Le criticità associate a farmaci innovativi

Al di là del valore clinico, i farmaci innovativi sono sioggetti a importanti complessità: percorso di approvazione, scarso confronto con agenzie regolatorie, percezione di costo e costo-efficacia inadeguata, sostenibiltà della spesa. «Queste difficoltà – commenta Annarita Egidi, Coordinatrice Area Terapie & Innovazione Federchimica-Assobiotec – impattano sull’accesso del paziente alle terapie e possono riferirsi a criticità di farmacoeconomia, come la capacità di “misurazione” del prezzo della tecnologia, o a definire l’innovatività di un farmaco in caso ad esempio di malattie rare come anche di governance, ovvero alla spesa farmaceutica soggetta un sottofinanziamento cronico che si esprime con payback e tetti di spesa che non comunicano tra loro. Tra le soluzioni possibili si profilano la definizione di un sistema in grado di migliorare il dialogo e un early access più efficiente.
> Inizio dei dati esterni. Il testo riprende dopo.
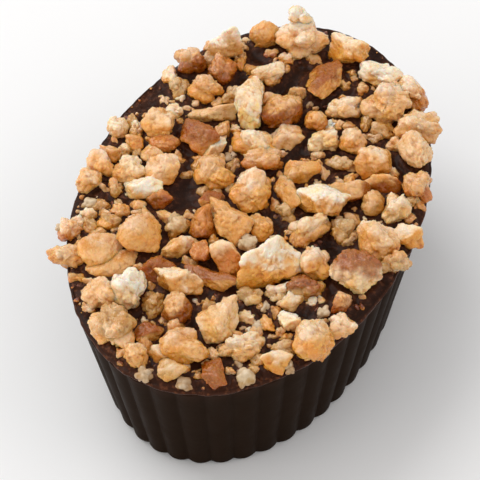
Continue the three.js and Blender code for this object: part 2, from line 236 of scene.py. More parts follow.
# %% From arrays to a piece
def make_piece(name, points, faces, node, slot, material, **attributes):
    """A mesh object at the origin from points in mm and a list of face arrays, each with its own
    count of corners. An attribute with three columns is a colour, one with one is a number."""
    mesh = bpy.data.meshes.new(name)
    corners = np.concatenate([part.ravel() for part in faces])
    counts = np.concatenate([np.full(len(part), part.shape[1]) for part in faces])
    mesh.vertices.add(len(points))
    mesh.vertices.foreach_set("co", (points * MM).astype(np.float32).ravel())
    mesh.loops.add(len(corners))
    mesh.loops.foreach_set("vertex_index", corners.astype(np.int32))
    mesh.polygons.add(len(counts))
    mesh.polygons.foreach_set("loop_start", (np.cumsum(counts) - counts).astype(np.int32))
    mesh.polygons.foreach_set("use_smooth", np.ones(len(counts), bool))
    mesh.update(calc_edges=True)
    for label, values in attributes.items():
        if values.ndim == 2:
            layer = mesh.attributes.new(label, "FLOAT_COLOR", "POINT")
            opaque = np.ones((len(values), 1))
            layer.data.foreach_set("color", np.hstack((values, opaque)).astype(np.float32).ravel())
        else:
            layer = mesh.attributes.new(label, "FLOAT", "POINT")
            layer.data.foreach_set("value", values.astype(np.float32))
    mesh.materials.append(material)
    piece = bpy.data.objects.new(name, mesh)
    bpy.context.scene.collection.objects.link(piece)
    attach(piece, "root")
    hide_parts(node)
    print(f"{name}: {len(points)} points, {int((counts - 2).sum())} triangles")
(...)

Mentre in tema di governance, occorre un finanziamento adeguato della spesa a lungo termine e nel breve alla definizione di un sistema che possa risolvere il disavanzo della spesa territoriale e dunque ridurre l’impatto del payback, fino a studiare come migliorare utilizzo del fondo innovazione per farmaci con innovazione potenziale».